Hanoi, 18 October 2023: More than 400 students of the FPT University Hanoi gathered for the first time to discuss how Gen-Z can prevent, respond to and protect themselves from technology-facilitated gender-based violence.
The FPT University Hanoi organised a dialogue with its students in Hanoi today with support from the Gender Equality Department, Ministry of Labour, Invalids and Social Affairs and UNFPA, the United Nations Population Fund in Viet Nam. The conversation aimed to raise awareness among students of the threat of digital violence and how it creates enduring feelings of fear, anxiety, humiliation and sense of powerlessness for those subject to online abuse.
Also in attendance were the Vice Minister of Labour, Invalids and Social Affairs, Ms. Nguyen Thi Ha; the UNFPA Representative in Viet Nam, Mr Matt Jackson; and the Vice Director of the FPT University Hanoi.
Digitalisation is driving structural change in how we communicate, work, learn, produce and consume. Technological innovation and digitalisation are opening a window of opportunities for sustainable development, at a time when many aspects of human life are being radically transformed. Technology has the potential to foster economic growth; and to expand access to education, information, and knowledge.
However, technology and online spaces are increasingly being misused to facilitate hate and violence against women and girls. It is designed to demean, control and ultimately silence women and girls. Globally, 85% of women report witnessing online violence, and nearly 40% have experienced it personally.
In her opening remarks, Vice Minister Nguyen Thi Ha confirmed that the Government of Viet Nam is determined to end gender-based violence against women and girls as well as young people be it in the real or virtual world.
Vice Minister Nguyen Thi Ha stressed: “The dialogue today aims to provide the students with updated and comprehensive information and knowledge about various forms of violence online as well as necessary skills to protect, detect and prevent violence when you are working online. I also urge all training and education institutes to integrate in its curriculum the knowledge and information about domestic violence and gender-based violence and other harmful practices both online and offline”.
Meanwhile, UNFPA Representative in Viet Nam Matt Jackson said that technology and online platforms should be serve as tools for accelerating gender equality and the empowerment of women.
Mr. Matt Jackson added: “Addressing technology–facilitated gender-based violence, as a growing area of critical concern, is no longer negotiable. Ensuring that everyone can freely participate online, without fear of violence or abuse is vital. Digital violence is violence. All spaces, whether virtual or real world, should be free from violence against women and girls. Together, we can claim our bodyright to bring an end to online abuse.”
The UNFPA Representative in Viet Nam called on all the students to join UNFPA’s #bodyright campaign, to raise their voices and push digital companies, social platforms, content-sharing sites and policymakers to take virtual violence and online abuse overall, as seriously as they do copyright infringements.

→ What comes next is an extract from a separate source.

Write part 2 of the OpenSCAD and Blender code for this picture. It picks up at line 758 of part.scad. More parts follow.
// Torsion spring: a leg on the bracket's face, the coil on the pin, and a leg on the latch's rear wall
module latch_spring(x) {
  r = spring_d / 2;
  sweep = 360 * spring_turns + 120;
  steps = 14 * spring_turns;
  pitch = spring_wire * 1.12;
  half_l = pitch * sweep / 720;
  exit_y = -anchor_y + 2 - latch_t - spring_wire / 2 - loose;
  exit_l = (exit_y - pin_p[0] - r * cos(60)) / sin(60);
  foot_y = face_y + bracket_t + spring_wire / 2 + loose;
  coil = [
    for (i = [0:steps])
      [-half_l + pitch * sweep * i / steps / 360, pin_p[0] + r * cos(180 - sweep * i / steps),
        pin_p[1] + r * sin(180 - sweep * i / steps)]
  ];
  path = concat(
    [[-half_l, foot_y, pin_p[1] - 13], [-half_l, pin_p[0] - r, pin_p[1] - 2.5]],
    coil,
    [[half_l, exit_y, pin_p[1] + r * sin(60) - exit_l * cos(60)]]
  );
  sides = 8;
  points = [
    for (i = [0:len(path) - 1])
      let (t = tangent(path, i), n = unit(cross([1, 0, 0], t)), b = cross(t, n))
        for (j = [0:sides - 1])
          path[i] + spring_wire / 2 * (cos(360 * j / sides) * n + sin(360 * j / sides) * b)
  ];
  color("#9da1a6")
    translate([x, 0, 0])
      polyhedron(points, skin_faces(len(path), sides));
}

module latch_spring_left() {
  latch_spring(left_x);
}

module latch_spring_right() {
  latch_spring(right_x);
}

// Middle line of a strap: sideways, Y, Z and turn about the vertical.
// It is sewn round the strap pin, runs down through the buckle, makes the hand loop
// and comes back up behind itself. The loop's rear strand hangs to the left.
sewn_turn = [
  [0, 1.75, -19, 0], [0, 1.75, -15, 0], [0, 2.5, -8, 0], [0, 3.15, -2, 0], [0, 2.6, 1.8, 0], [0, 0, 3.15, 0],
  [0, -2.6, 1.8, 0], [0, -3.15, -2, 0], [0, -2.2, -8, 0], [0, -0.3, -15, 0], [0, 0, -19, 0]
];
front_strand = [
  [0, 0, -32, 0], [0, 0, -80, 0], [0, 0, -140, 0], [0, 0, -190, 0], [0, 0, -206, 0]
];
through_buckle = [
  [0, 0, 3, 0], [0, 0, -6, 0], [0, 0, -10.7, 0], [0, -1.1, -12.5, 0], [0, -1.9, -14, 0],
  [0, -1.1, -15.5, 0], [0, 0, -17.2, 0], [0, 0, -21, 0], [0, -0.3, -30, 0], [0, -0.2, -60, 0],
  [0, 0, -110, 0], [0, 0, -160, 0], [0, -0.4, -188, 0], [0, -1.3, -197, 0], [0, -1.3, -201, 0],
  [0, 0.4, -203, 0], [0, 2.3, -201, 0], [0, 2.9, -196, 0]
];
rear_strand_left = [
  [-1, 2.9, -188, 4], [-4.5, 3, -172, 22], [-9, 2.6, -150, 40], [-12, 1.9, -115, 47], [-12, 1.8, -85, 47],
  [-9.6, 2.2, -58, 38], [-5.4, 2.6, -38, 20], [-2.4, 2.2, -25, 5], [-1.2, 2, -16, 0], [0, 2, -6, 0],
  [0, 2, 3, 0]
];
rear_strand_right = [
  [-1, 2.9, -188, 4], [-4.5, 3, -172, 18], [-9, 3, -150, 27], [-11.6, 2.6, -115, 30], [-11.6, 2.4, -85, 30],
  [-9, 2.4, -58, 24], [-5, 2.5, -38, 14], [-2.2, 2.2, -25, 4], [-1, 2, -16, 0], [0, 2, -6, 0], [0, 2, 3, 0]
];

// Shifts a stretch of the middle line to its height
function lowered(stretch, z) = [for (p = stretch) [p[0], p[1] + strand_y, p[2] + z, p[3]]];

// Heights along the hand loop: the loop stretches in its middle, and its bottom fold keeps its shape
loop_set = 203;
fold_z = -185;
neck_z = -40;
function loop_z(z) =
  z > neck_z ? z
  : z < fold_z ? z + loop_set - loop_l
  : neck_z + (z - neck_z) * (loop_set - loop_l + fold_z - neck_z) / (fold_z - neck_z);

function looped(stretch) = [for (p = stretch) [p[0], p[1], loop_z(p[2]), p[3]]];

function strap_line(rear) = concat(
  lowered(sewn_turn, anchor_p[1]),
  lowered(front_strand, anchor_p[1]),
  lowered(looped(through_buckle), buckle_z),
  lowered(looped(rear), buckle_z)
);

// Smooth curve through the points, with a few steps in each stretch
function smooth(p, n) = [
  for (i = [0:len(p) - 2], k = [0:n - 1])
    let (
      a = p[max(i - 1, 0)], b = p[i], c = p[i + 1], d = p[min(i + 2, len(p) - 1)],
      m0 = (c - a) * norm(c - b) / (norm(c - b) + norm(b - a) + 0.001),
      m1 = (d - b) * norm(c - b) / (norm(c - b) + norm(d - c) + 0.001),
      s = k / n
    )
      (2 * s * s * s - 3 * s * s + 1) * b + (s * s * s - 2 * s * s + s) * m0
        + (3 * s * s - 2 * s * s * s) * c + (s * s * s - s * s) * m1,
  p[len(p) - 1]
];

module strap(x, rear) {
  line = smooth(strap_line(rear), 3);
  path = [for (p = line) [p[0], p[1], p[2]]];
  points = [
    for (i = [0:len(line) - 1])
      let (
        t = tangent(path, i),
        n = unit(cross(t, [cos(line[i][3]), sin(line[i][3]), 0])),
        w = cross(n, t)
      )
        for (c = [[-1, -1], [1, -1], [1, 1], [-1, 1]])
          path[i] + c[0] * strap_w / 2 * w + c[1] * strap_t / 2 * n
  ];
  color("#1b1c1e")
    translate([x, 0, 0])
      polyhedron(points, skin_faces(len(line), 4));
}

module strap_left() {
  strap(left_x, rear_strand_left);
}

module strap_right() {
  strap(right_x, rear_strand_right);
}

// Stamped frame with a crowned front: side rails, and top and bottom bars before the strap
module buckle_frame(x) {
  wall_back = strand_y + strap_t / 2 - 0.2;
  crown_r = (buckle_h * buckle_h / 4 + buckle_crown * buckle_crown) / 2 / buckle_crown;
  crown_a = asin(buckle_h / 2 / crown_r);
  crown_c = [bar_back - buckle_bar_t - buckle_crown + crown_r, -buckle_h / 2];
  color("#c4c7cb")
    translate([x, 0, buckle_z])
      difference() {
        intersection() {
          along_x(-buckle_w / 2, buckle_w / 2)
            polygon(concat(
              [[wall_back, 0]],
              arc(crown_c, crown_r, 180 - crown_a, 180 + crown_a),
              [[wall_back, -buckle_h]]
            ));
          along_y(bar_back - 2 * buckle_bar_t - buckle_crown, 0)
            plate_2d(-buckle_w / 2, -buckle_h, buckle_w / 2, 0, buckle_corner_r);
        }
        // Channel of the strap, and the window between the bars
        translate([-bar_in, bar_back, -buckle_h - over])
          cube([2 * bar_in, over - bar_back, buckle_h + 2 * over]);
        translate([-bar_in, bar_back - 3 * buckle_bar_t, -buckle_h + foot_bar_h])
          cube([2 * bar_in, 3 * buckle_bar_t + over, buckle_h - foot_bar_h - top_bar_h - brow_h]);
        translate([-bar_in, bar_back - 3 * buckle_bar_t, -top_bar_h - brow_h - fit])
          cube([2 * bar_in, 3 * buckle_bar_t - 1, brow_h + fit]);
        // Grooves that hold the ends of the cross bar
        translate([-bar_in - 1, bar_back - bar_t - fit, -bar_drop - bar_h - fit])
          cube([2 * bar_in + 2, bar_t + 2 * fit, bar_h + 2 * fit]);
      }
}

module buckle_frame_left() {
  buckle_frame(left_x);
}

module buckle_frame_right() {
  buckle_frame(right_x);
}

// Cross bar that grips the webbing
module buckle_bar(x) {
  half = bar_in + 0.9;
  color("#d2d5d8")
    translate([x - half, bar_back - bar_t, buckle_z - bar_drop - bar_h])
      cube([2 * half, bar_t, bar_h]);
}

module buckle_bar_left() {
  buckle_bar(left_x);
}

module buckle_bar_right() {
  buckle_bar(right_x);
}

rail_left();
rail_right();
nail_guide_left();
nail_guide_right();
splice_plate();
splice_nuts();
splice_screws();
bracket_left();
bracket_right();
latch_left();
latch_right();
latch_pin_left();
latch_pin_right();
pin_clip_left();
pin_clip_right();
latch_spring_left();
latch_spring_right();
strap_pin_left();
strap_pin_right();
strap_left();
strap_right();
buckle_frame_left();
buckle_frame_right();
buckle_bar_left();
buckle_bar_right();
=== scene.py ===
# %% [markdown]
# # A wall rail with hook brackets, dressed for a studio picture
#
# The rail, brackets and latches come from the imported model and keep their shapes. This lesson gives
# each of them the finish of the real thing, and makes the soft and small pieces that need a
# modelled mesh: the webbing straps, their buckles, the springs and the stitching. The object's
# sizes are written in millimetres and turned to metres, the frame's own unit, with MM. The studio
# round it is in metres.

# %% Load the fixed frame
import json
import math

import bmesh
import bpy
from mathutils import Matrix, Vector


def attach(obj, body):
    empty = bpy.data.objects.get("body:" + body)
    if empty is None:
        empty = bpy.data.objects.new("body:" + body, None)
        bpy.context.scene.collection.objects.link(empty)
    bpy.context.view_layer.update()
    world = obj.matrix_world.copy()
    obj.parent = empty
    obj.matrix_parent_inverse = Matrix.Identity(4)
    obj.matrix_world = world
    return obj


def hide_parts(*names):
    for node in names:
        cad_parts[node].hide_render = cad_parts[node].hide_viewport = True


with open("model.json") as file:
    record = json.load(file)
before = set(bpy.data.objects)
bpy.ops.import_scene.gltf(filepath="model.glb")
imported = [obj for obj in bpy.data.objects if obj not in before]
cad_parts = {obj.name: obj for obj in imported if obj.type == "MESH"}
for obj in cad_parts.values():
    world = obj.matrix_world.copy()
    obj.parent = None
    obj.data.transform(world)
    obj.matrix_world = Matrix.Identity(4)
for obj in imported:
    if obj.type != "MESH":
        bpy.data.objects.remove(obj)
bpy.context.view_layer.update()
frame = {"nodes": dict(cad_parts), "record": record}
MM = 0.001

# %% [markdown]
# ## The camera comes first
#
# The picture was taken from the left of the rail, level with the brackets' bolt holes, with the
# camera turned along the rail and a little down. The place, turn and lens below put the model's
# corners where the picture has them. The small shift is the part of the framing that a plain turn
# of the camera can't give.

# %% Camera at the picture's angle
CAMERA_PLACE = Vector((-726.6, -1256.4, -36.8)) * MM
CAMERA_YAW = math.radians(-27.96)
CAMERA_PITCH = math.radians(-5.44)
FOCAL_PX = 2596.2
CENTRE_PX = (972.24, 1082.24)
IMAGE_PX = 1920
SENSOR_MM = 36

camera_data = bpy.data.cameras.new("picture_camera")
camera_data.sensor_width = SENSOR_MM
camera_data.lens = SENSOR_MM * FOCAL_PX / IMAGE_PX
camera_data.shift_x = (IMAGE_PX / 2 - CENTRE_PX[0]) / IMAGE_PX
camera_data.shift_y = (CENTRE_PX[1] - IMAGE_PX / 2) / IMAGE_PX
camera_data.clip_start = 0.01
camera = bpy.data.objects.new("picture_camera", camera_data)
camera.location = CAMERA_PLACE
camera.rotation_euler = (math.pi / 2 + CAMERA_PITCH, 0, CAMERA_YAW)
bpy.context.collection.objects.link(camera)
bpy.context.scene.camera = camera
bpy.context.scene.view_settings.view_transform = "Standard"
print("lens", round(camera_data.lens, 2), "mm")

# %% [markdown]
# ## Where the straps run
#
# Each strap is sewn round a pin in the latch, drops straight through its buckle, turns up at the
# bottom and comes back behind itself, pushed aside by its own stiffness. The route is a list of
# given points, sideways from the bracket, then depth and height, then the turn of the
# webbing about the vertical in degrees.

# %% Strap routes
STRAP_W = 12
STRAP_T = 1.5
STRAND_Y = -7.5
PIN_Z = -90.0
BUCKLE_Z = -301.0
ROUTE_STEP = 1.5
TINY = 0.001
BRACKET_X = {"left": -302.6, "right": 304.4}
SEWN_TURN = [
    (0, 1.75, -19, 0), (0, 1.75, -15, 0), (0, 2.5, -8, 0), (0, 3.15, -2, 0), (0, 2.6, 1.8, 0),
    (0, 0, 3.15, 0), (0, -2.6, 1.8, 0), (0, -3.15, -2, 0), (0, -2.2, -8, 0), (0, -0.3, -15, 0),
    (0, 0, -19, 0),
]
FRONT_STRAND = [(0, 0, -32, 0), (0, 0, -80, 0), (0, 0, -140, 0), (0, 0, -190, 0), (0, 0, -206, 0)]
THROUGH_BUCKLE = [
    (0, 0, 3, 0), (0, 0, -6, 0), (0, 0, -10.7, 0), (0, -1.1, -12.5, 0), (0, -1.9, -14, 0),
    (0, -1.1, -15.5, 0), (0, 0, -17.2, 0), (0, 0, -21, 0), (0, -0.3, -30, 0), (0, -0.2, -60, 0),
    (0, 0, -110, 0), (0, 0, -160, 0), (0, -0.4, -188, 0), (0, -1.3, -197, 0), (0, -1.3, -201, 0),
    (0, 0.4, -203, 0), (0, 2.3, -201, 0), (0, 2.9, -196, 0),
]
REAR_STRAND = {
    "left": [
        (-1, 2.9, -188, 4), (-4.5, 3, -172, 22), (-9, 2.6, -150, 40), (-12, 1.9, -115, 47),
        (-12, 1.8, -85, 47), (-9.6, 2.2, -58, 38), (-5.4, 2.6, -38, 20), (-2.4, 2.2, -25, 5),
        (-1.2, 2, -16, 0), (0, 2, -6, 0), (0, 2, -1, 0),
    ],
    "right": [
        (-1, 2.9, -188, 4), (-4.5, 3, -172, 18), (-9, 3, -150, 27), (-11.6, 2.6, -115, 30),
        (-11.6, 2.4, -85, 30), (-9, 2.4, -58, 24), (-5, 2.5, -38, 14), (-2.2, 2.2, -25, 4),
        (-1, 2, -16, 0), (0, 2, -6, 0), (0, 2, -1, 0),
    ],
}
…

#bodyright is the new copyright for human body, initiated by UNFPA, calling for joint efforts to drive real change and online protections for every girl, woman and young person, everywhere.
For further information, please contact:
Ms. Dinh Thu Huong | UNFPA Communications | Email: dhuong@unfpa.org | Tel: 0913301539
Note to editors:
- According to a 2023 report from the Centre for International Governance Innovation (CIGI), which interviewed more than 18,000 people globally:
- Nearly 60 per cent of all people online have experienced some form of online harm. Almost 25 per cent of them are targeted because of their gender identity.
- Thirty percent of respondents who experienced tech-facilitated violence and identified as transgender or gender-diverse reported severe impacts to their mental health including their desire to live.
- Almost 30 per cent of women reported negative impacts to their mental health and 23 per cent felt that they could no longer engage freely online after experiencing TFV.
- Globally, an estimated 736 million women — almost one in three — have been subjected to physical and/or sexual intimate partner violence, non-partner sexual violence, or both, at least once in their life.
- A global study by the Economist Intelligence Unit found that nearly 40 per cent of women have had personal experiences of online violence, and 85 per cent of women who spend time online have witnessed digital violence against other women.
The 2020 State of the World’s Girls, which was conducted by Plan International in 31 countries with over 14,000 girls and young women showed that 58% of girls surveyed have been harassed and abused online, and 85% of them experienced multiple types of technology-facilitated gender-based violence. This figure is very much higher than the current global estimates of lifetime violence by intimate partners, which is 31%. The Report also states that one in four girls abused online feel physically unsafe.